The judgment of the Supreme Court in the case of Hindustan Housing & Land Development Trust Ltd. (supra) has no application in the present case. The point at issue in the said judgment was in respect of accrual of income. In that case, it was held that since the additional compensation granted by the arbitrator was being disputed by the Government, it could not be said to have accrued to the assessee and brought to tax until the dispute was finally settled. As already observed, counsel for the respondents has not been able to show any provision under which the respondents could keep the release of assets seized under sub-s. (3) of s. 132B of the Act, in abeyance during the pendency of an appeal, revision or reference filed by the Revenue.

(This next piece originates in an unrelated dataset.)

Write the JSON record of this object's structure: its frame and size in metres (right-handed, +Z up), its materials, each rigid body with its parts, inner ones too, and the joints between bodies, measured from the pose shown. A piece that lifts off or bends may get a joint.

We are, therefore, satisfied that the petition deserves to succeed and that the petitioner is entitled to receive back the jewellery seized from his two lockers. However, since the petitioner had very fairly offered to furnish security against the demand pending in the case of his late father, we direct that the jewellery seized from the petitioner’s lockers be released to him within seven days of his furnishing security to the extent of Rs. 6,21,279 to the satisfaction of respondent No. 1. Since the respondents have not been able to justify their action under any provision of law and the assessee has been made to suffer the present litigation unnecessarily, he is entitled to costs which are assessed at Rs. 10,000.

The writ petition is allowed in the above terms.